Coughlin, like Anderson, said allowing expanded gambling could breathe life into Nebraska’s thoroughbred industry, in a downward spiral since the closure of Omaha’s Ak-Sar-Ben in 1995. He said many trainers who used to race in Nebraska now race in Iowa, which has slot machines at tracks.
Expanded gambling in Nebraska would mean bigger purses at each of the state’s five horse tracks.
“Then, I think horse racing can flourish again,” Coughlin said. “I really do.”
Uncertainty about the future hasn’t appeared to affect Lincoln’s upcoming meet. Nearly 1,000 horses have filled the backstretch barns, and 69 horses are part of tonight’s nine-race card. The jockey colony, trainers say, is larger and stronger than in recent years.
Fan support doesn’t appear to be waning, either.
State Fair Park racing manager Mike Newlin said an estimated 3,500 fans attended last Saturday’s simulcast of the Kentucky Derby, including 1,000 on the newly renovated Level 2. Reservations for the clubhouse were sold-out a week in advance, and total handle on Derby Day was $332,000.
Still, Newlin, in his first year at State Fair Park, understands skepticism about the future. He comes to Lincoln from Canterbury Park in Minnesota, where he was director of mutuels, but he’s an Omaha native.
“If what happens to Ak-Sar-Ben happens to this place,” Newlin said, “I don’t know how long we can make it as a thoroughbred industry here in Nebraska.”
Newlin acknowledged the effects expanded gambling would have on horse racing in Nebraska. The long-term successes of tracks around the country, especially the smaller circuits, have been dependent on what Newlin termed “racinos.”
“We’ll have a few years here to figure out a plan to make Nebraska racing viable in the long term,” Newlin said, “and not just patching it through year by year and hoping that we can keep it going.”
Reach Brian Rosenthal at 473-7436 or brosenthal@journalstar.com.

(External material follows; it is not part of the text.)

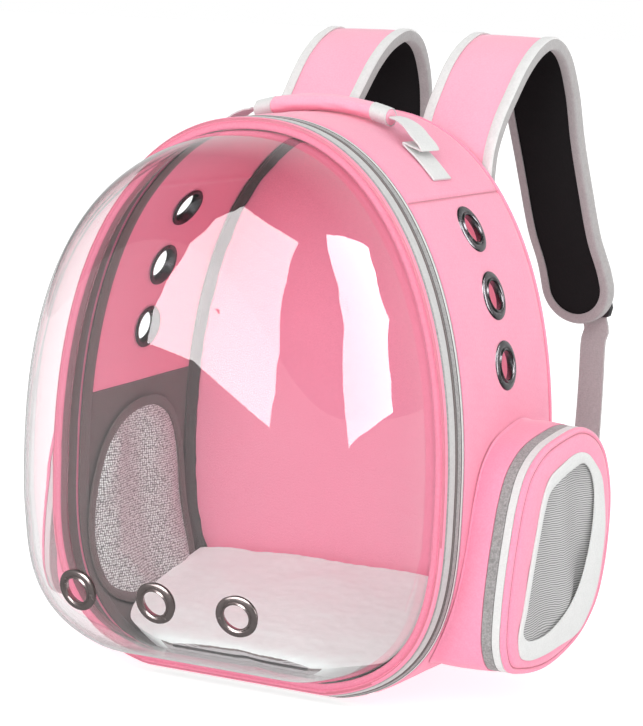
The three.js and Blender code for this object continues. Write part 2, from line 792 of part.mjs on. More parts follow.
function buildHandle() {
  const reach = handleLength / 2;
  const sections = [];
  const crest = topHeight(0, handleY) + handleClearance + handleThickness / 2;
  const steps = 10;
  for (let i = 0; i <= steps; i++) {
    const side = -1 + (2 * i) / steps;
    const x = reach * side;
    const end = 1 - 0.3 * Math.abs(side) ** 8;
    const centreZ = crest - handleDroop * Math.abs(side) ** 2;
    const section = [];
    for (let k = 0; k < handleSides; k++) {
      const turn = (2 * Math.PI * k) / handleSides;
      section.push(new THREE.Vector3(x, handleY + (handleWidth / 2) * end * Math.cos(turn),
        centreZ + (handleThickness / 2) * end * Math.sin(turn)));
    }
    sections.push(section);
  }
  addPiece('handle_grip', loft(sections), 'pink');

  // The webbing leaves the grip, folds over itself once and is sewn down on the top panel.
  const lift = handleWebbingThickness / 2;
  const rows = [
    // share of handle length from its middle, height over the top panel
    [0.52, 11.8],
    [0.574, 13.7],
    [0.648, 14.5],
    [0.713, 12.9],
    [0.765, 12.2],
    [0.787, 10.6],
    [0.755, 8.6],
    [0.7, 5.6],
    [0.665, 4.2],
    [0.645, 3],
    [0.675, 1.4 + lift],
    [0.76, 1.2 + lift],
    [0.885, 1.3 + lift],
  ];
  const knots = rows.map(([part, over]) => {
    const x = part * handleLength;
    return new THREE.Vector3(x, handleY, topHeight(x, handleY) + over);
  });
  const curve = new THREE.CatmullRomCurve3(knots, false, 'centripetal');
  const ribbon = [];
  const ribbonSteps = 20;
  for (let i = 0; i <= ribbonSteps; i++) {
    const share = i / ribbonSteps;
    const centre = curve.getPointAt(share);
    const along = curve.getTangentAt(share);
    const out = new THREE.Vector3(-along.z, 0, along.x).multiplyScalar(lift);
    const corner = (side, turn) => centre.clone().addScaledVector(out, turn)
      .add(new THREE.Vector3(0, (side * handleWebbingWidth) / 2, 0));
    ribbon.push([corner(-1, -1), corner(1, -1), corner(1, 1), corner(-1, 1)]);
  }
  addPair('handle_webbing', loft(ribbon), 'greyLight');
}

// Path of the right strap: share of spread outwards, share of reach behind the back, share of height.
const strapRows = [
  // out, back, up
  [0, 0, 0.47],
  [0, 0.002, 0.56],
  [0, 0.015, 0.64],
  [0, 0.07, 0.73],
  [0, 0.155, 0.815],
  [0, 0.27, 0.91],
  [0, 0.4, 0.975],
  [0, 0.535, 1.0],
  [0.03, 0.66, 0.96],
  [0.1, 0.76, 0.84],
  [0.22, 0.82, 0.667],
  [0.38, 0.865, 0.5],
  [0.56, 0.915, 0.324],
  [0.75, 0.965, 0.198],
  [0.88, 0.985, 0.095],
  [1.0, 1.0, 0],
];

function buildStraps() {
  const low = strapThickness / 2 + strapBindingClearance;
  const high = low + strapBindingThickness;
  const baseY = backY + seamGap + wallThickness + seamGap + high;
  const knots = strapRows.map(([out, back, up]) => new THREE.Vector3(
    strapMiddle + strapSpread * out,
    baseY + strapReach * back,
    strapEndHeight + (strapApexHeight - strapEndHeight) * up,
  ));
  const curve = new THREE.CatmullRomCurve3(knots, false, 'centripetal');
  curve.arcLengthDivisions = 400;
  const length = curve.getLength();
  const straight = length - strapEndRound;
  const twist = (share) => strapTwist * THREE.MathUtils.smoothstep(share, 0.35, 0.7);
  const halfWidth = (way) => {
    const widen = THREE.MathUtils.smoothstep(way / length, 0, 0.3);
    return (strapBaseWidth + (strapWidth - strapBaseWidth) * widen) / 2;
  };
  const rim = strapBindingThickness + 2 * seamGap;
  const ways = [];
  for (let i = 0; i <= strapSteps; i++) ways.push((straight * i) / strapSteps);
  [0.4, 0.7, 0.88, 0.97].forEach((part) => ways.push(straight + (strapEndRound - rim) * part));
  const layer = (bottom, top, turn) => loft(ways.map((way) => {
    const into = Math.max(0, way - straight) / (strapEndRound - rim);
    const half = (halfWidth(way) - rim) * Math.sqrt(1 - into ** 2);
    const at = (side, lift) => ribbonPoint(curve, length, twist, way, side * half, lift);
    return [at(turn, bottom), at(-turn, bottom), at(-turn, top), at(turn, top)];
  }));
  const liningTopLift = -strapThickness / 2 + strapLiningThickness;
  addPair('strap_pad', layer(liningTopLift + seamGap, strapThickness / 2, -1), 'pink');
  addPair('strap_lining', layer(-strapThickness / 2, liningTopLift, 1), 'black');

  const wrap = [
    [0, -high],
    [strapBindingWidth, -high],
    [strapBindingWidth, -low],
    [strapBindingThickness, -low],
    [strapBindingThickness, low],
    [strapBindingWidth, low],
    [strapBindingWidth, high],
    [0, high],
  ];
  const path = [];
  for (let i = 0; i < strapSteps; i++) {
    const way = (straight * i) / strapSteps;
    path.push({ way, side: halfWidth(way), inWay: 0, inSide: -1 });
  }
  const turns = 8;
  const endHalf = halfWidth(length);
  for (let i = 0; i <= turns; i++) {
    const turn = (Math.PI * i) / turns;
    const inward = new THREE.Vector2(-Math.sin(turn) / strapEndRound, -Math.cos(turn) / endHalf).normalize();
    path.push({ way: straight + strapEndRound * Math.sin(turn), side: endHalf * Math.cos(turn), inWay: inward.x,
      inSide: inward.y });
  }
  for (let i = strapSteps - 1; i >= 0; i--) {
    const way = (straight * i) / strapSteps;
    path.push({ way, side: -halfWidth(way), inWay: 0, inSide: 1 });
  }
  const binding = loft(path.map(({ way, side, inWay, inSide }) => wrap.map(([into, lift]) =>
    ribbonPoint(curve, length, twist, way + inWay * into, side + inSide * into, lift))));
  addPair('strap_binding', binding, 'greyLight');
  buildBuckle(curve, length, twist, high);
}

function buildBuckle(curve, length, twist, lift) {
  const frame = new THREE.Shape();
  const halfWide = buckleWidth / 2;
  const halfLong = buckleLength / 2;
  frame.moveTo(-halfWide, -halfLong);
  frame.lineTo(halfWide, -halfLong);
  frame.lineTo(halfWide, halfLong * 0.5);
  frame.lineTo(halfWide * 0.8, halfLong);
  frame.lineTo(-halfWide * 0.8, halfLong);
  frame.lineTo(-halfWide, halfLong * 0.5);
  const slotLong = (buckleLength - 3 * buckleBar) / 2;
  for (const start of [-halfLong + buckleBar, buckleBar / 2]) {
    const slot = new THREE.Path();
    const slotHalf = halfWide - buckleBar;
    slot.moveTo(-slotHalf, start);
    slot.lineTo(-slotHalf, start + slotLong);
    slot.lineTo(slotHalf, start + slotLong);
    slot.lineTo(slotHalf, start);
    frame.holes.push(slot);
  }
  const plate = new THREE.ExtrudeGeometry(frame, { depth: buckleThickness, bevelEnabled: false });
  const { along, across, out } = ribbonFrame(curve, 1, twist);
  const way = length - buckleLength * buckleShare;
  const seat = ribbonPoint(curve, length, twist, way, buckleAside, lift + seamGap);
  const turn = new THREE.Matrix4().makeBasis(across, along, new THREE.Vector3().crossVectors(across, along));
  plate.applyMatrix4(turn);
  plate.translate(seat.x, seat.y, seat.z);
  addPair('ladder_buckle', plate, 'black');

  // The webbing leaves the buckle's lower bar, hangs behind the carrier and is sewn low on its back.
  const start = seat.clone().addScaledVector(along, halfLong + seamGap).addScaledVector(out, buckleThickness / 2);
  const sewnY = backY + seamGap + wallThickness + seamGap + webbingThickness / 2 + seamGap;
  const rows = [
    // share of the way out to the sewn end, share of the way back to it, share of the drop left
    [0, 0, 1],
    [0.02, 0, 0.93],
    [0.04, 0.01, 0.8],
    [0.06, 0.02, 0.68],
    [0.1, 0.05, 0.55],
    [0.2, 0.17, 0.4],
    [0.35, 0.42, 0.27],
    [0.55, 0.69, 0.19],
    [0.74, 0.87, 0.155],
    [0.86, 0.965, 0.125],
    [0.94, 0.993, 0.095],
    [1, 1, 0.045],
  ];
  const sewnX = bodyWidth / 2 - webbingSewnInset;
  const knots = rows.map(([outwards, back, up]) => new THREE.Vector3(
    start.x + (sewnX - start.x) * outwards,
    start.y + (sewnY - start.y) * back,
    start.z * up,
  ));
  knots.splice(1, 0, start.clone().addScaledVector(along, buckleLength * 0.4));
  const path = new THREE.CatmullRomCurve3(knots, false, 'centripetal');
  const total = path.getLength();
  const untwist = (share) => strapTwist * (1 - THREE.MathUtils.smoothstep(share, 0.1, 0.8));
  const sections = [];
  const steps = 17;
  for (let i = 0; i <= steps; i++) {
    const at = (side, up) => ribbonPoint(path, total, untwist, (total * i) / steps, (side * webbingWidth) / 2,
      (up * webbingThickness) / 2);
    sections.push([at(-1, -1), at(1, -1), at(1, 1), at(-1, 1)]);
  }
  addPair('lower_webbing', loft(sections), 'greyMid');
}

buildBody();
buildDoorRing();
buildDome();
buildLining();
buildMat();
buildPockets();
buildHandle();
buildStraps();

export default carrier;
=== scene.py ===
import bpy
import bmesh
import json
import math
from bisect import bisect_left
from mathutils import Matrix, Vector, noise

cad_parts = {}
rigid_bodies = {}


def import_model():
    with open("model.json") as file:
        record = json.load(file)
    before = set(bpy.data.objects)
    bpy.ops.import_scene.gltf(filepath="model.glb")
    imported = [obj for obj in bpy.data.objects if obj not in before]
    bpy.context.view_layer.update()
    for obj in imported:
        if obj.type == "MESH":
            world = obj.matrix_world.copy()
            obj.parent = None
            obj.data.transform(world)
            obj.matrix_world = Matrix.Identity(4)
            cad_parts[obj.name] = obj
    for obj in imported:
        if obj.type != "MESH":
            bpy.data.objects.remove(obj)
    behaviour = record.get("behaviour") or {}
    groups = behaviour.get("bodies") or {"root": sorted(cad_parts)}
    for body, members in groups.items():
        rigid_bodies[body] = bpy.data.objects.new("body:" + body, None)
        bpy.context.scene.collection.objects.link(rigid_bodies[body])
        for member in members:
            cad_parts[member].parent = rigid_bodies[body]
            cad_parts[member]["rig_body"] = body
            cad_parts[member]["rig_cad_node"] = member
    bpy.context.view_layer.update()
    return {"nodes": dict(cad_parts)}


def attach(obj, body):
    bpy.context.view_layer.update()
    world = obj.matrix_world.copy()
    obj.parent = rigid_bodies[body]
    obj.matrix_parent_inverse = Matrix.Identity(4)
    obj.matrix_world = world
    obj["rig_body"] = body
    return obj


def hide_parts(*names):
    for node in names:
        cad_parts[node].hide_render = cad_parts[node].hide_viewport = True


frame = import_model()
mm = 0.001
print("frame loaded,", len(frame["nodes"]), "solids")

# The cloth body's form. Lengths are in millimetres, +X is the right side, the bubble faces -Y.
body = {
    "width": 316, "height": 403, "depth": 180, "widest": 151,
    "archPower": 2.2, "cornerPower": 3.0, "cornerSink": 5,
    "backNarrowing": 4.5, "backRise": 2.5, "toeRise": 9,
    "front": -90.0, "back": 90.0, "wallFront": -62.7, "wall": 3.0, "ringBulge": 5.2,
    "crossSeam": 104, "bottomSeam": 92,
}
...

State Fair Park, Coughlin says, is his favorite meet. He likes the town. He likes the people.
He really likes the track.
“We seem to do pretty good here,” said Coughlin, a Sioux City, Iowa, native. “This will be my best three months of the year.”
Lincoln’s 37-day live racing meet, which begins tonight and runs through July 13, will elicit more than an adrenaline rush, though, for horse racing enthusiasts.

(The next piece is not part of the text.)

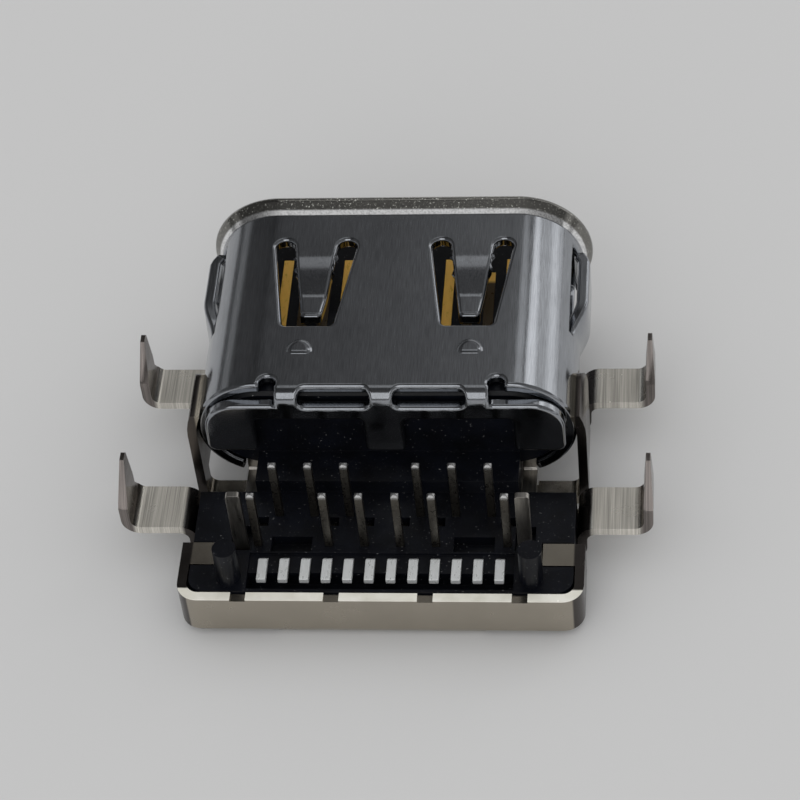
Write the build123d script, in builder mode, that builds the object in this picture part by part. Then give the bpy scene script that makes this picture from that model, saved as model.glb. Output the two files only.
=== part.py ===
"""A USB-C board socket with 24 contacts, lying on its cover with its board side up.

The origin is under the middle of the part, on the outer face of the cover plate.
+X is to the right as seen from the rear, +Y points out of the plug mouth, +Z is the board side.
The socket drops into a cut-out of the board: the tube stands half above the board and half below.
"""

import os
from math import asin, degrees

from build123d import *

# Heights of the board seat and of the tube, in millimetres
seat_height = 1.31
axis_above_seat = 1.18

# Plug tube, folded from one sheet
mouth_width = 8.34
mouth_height = 2.56
tube_wall = 0.30
tube_length = 5.95
lip_length = 0.40
lip_flare = 0.19
lip_flare_half_way = 0.057

# Lanced spring fingers in the two flat faces of the tube
finger_spacing = 3.78
finger_slot_width = 0.52
slot_end_behind_mouth = 1.19
finger_root_width = 0.98
finger_tip_width = 0.48
cutout_length = 2.85
cutout_narrowing = 0.37
cutout_corner = 0.13
finger_length = 2.02
finger_drop = 0.38
finger_bend_length = 1.05
finger_bend_radius = 0.54
finger_straight = 0.25
finger_anchor = 0.60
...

It will also bring questions. Namely, what’s the future for live horse racing in Lincoln?
The Nebraska State Fair is moving to Grand Island, and the University of Nebraska-Lincoln will eventually turn the current fairgrounds into Innovation Park. The racetrack and grandstands that fans see today will one day be a recreational space and scenic pond. Eventually, the fair’s partnership with racing in Lincoln will end.
“We’ll figure something out,” Coughlin said. “What that is, I don’t know. I don’t think anybody does.”

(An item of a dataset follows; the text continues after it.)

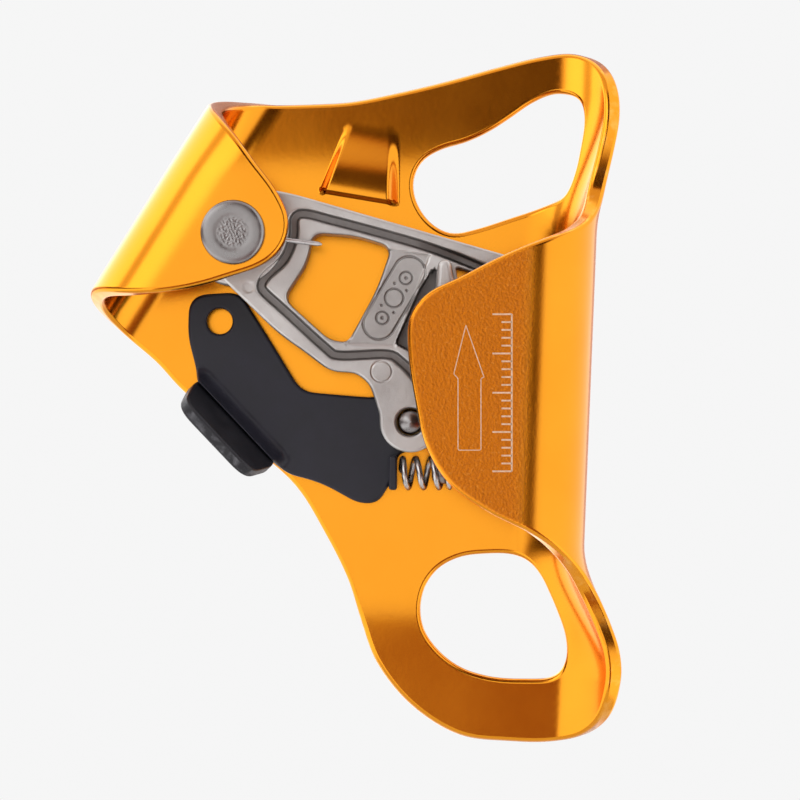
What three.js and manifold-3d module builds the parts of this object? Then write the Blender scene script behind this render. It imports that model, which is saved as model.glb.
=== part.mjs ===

Nebraska chancellor Harvey Perlman has told the Nebraska Horsemen’s Benevolent and Protective Association it can continue live racing at State Fair Park through 2012, and perhaps longer.
David Anderson, a board member of the Nebraska HBPA, said the long-term success of a new track, wherever built, would be contingent on adding expanded gambling, currently not allowed in Nebraska.
“If we would get slot machines at racing enclosures only, our industry would be back thriving,” Anderson said. “I think it would have a huge chance of passing, if we could just get it on the ballot.”
Anderson dreams of a mile-long track, somewhere along Interstate 80, with expanded gambling and live racing from April to September. Another plan, and perhaps more realistic one, is building a track and simulcast facility at 84th Street and Havelock Avenue, the site of the Lancaster Event Center.
Coughlin, like Anderson, said allowing expanded gambling could breathe life into Nebraska’s thoroughbred industry, in a downward spiral since the closure of Omaha’s Ak-Sar-Ben in 1995. He said many trainers who used to race in Nebraska now race in Iowa, which has slot machines at tracks.
Expanded gambling in Nebraska would mean bigger purses at each of the state’s five horse tracks.
“Then, I think horse racing can flourish again,” Coughlin said. “I really do.”
Uncertainty about the future hasn’t appeared to affect Lincoln’s upcoming meet. Nearly 1,000 horses have filled the backstretch barns, and 69 horses are part of tonight’s nine-race card. The jockey colony, trainers say, is larger and stronger than in recent years.
Fan support doesn’t appear to be waning, either.
State Fair Park racing manager Mike Newlin said an estimated 3,500 fans attended last Saturday’s simulcast of the Kentucky Derby, including 1,000 on the newly renovated Level 2. Reservations for the clubhouse were sold-out a week in advance, and total handle on Derby Day was $332,000.
Still, Newlin, in his first year at State Fair Park, understands skepticism about the future. He comes to Lincoln from Canterbury Park in Minnesota, where he was director of mutuels, but he’s an Omaha native.
“If what happens to Ak-Sar-Ben happens to this place,” Newlin said, “I don’t know how long we can make it as a thoroughbred industry here in Nebraska.”
Newlin acknowledged the effects expanded gambling would have on horse racing in Nebraska. The long-term successes of tracks around the country, especially the smaller circuits, have been dependent on what Newlin termed “racinos.”
“We’ll have a few years here to figure out a plan to make Nebraska racing viable in the long term,” Newlin said, “and not just patching it through year by year and hoping that we can keep it going.”